Impact and implications
The Ribble pilot demonstrated that citizen science can directly improve national decision tools. By adding community and trust-collected data to the Eutrophication Assessment Weight of Evidence (WoE) Tool, assessments became more confident and better targeted.
This change has wider implications. It shows that:
- Citizen science can be used as credible evidence alongside environment agency monitoring.
- Collaborative monitoring between agencies, trusts, and volunteers can reduce uncertainty and guide smarter investment and target actions and advice.
- Decision tools can evolve from static datasets to living systems that continuously integrate new evidence.
The approach tested here provides a template for scaling across other catchments, and for applying the same logic to other environmental challenges beyond eutrophication.


Recommendations
The Ribble pilot proved that citizen science data can strengthen the Eutrophication Assessment Weight of Evidence (WoE) Tool), changing confidence levels in national assessments.
To build on this, the team identified a few practical steps to make community evidence part of every future assessment cycle.
1. Add citizen science evidence fields: Include new data categories in the tool so community and trust-collected evidence can be recognised and valued. This could cover:
- Nutrient samples (phosphate or nitrate)
- Algal or macrophyte surveys and photos
- Reports of sewage spills or CSOs
- Observations of impacts on recreation or aesthetics
2. Develop national guidance: Work with the Environment Agency’s national team to give clear direction on how and when citizen science data can be used, what quality assurance is needed, and how local evidence can reduce uncertainty in assessments.
3. Embed collaboration: Encourage use of citizen science data within Collaborative Monitoring Plans (CMPs), ensuring local evidence directly supports EA assessments and helps target advice, nature-based solutions, and investment.
4. Make it visible: Publish national eutrophication maps that combine EA and citizen science data, helping catchment partnerships see where data gaps exist and where joint monitoring could have the biggest impact.

Looking ahead
The Ribble pilot is more than a local success, it’s proof that community evidence can strengthen national decisions.

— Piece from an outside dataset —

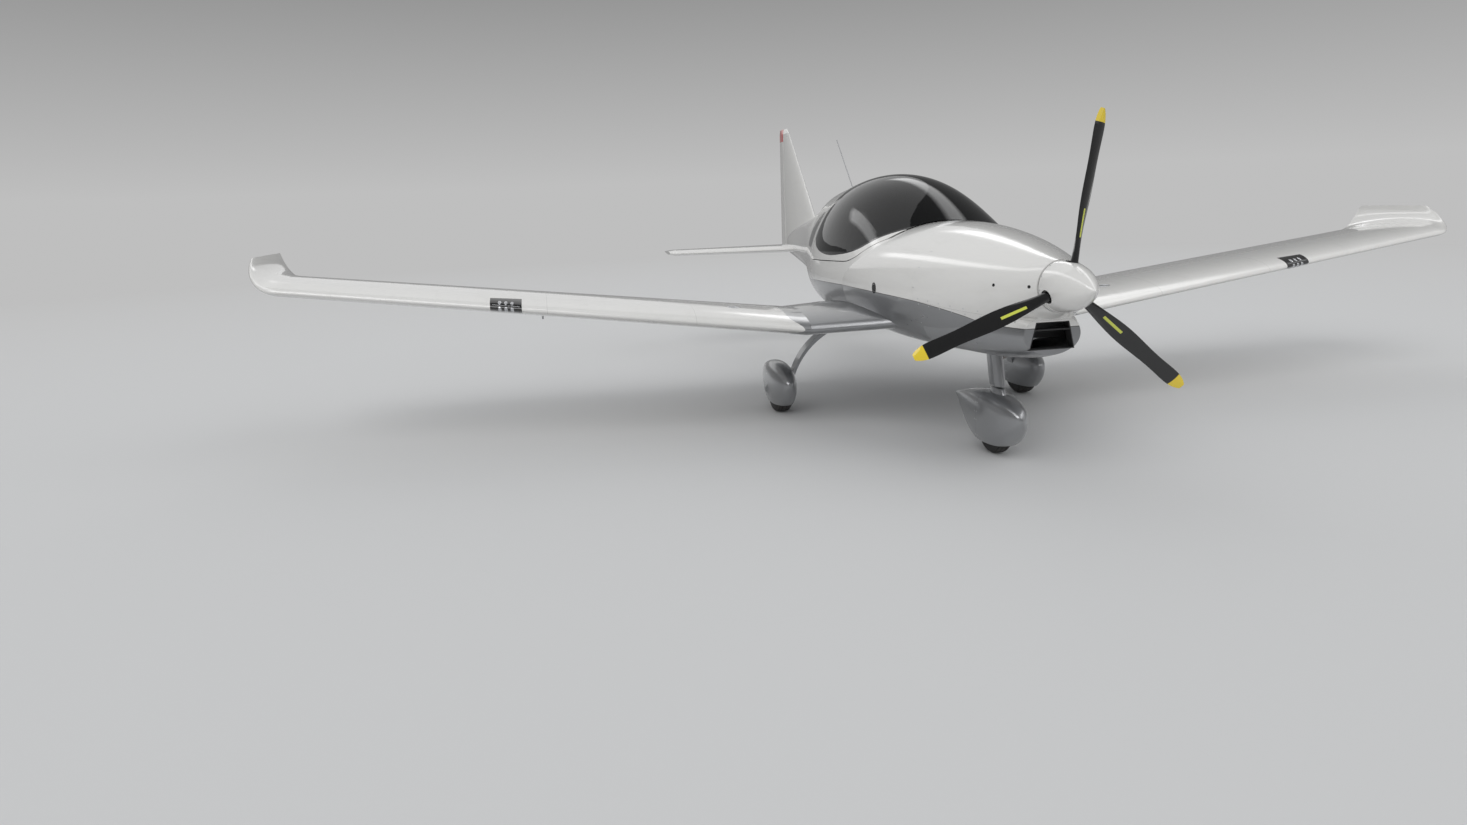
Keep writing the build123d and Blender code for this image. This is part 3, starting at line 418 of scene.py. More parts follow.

By working together, water utilities, regulators, trusts, and citizen scientists have piloted and shown how volunteer data can sit confidently alongside statutory monitoring to build a more complete picture of river health – this is a goal of the Supporting Citizen Science project.
This work directly supports CaSTCo’s goals: developing shared frameworks, tools, and data systems that make community evidence trusted, comparable, and useful for everyone. It shows how catchment partnerships can move from collecting data to using it collaboratively for action, closing the gap between evidence and investment.
As the Eutrophication Assessment Weight of Evidence Tool evolves, these lessons will help make collaborative, decision-ready evidence the norm — not the exception. It’s a glimpse of the future CaSTCo is working toward: a connected monitoring network where every dataset, from every level, helps restore rivers.

“Citizen science water quality monitoring is wide ranging, across different scales and for different aims, from anecdotal and incidental records to longer term continuous monitoring; our view is that all information is useful to provide catchment intelligence. Our description of tiered data and the potential use of these data can be found in our Technical Advisory Framework and tiered ‘jigsaw puzzle’.
Our internal review of how citizen science is currently used by the Environment Agency includes:
- Providing certainty to complement our data- e.g. eutrophication weight of evidence.
- Providing additional catchment intelligence through increased local spatial and temporal data to complement our monitoring.
- Supporting investigations by providing additional information and highlighting incidents or early warning signs of pollution.”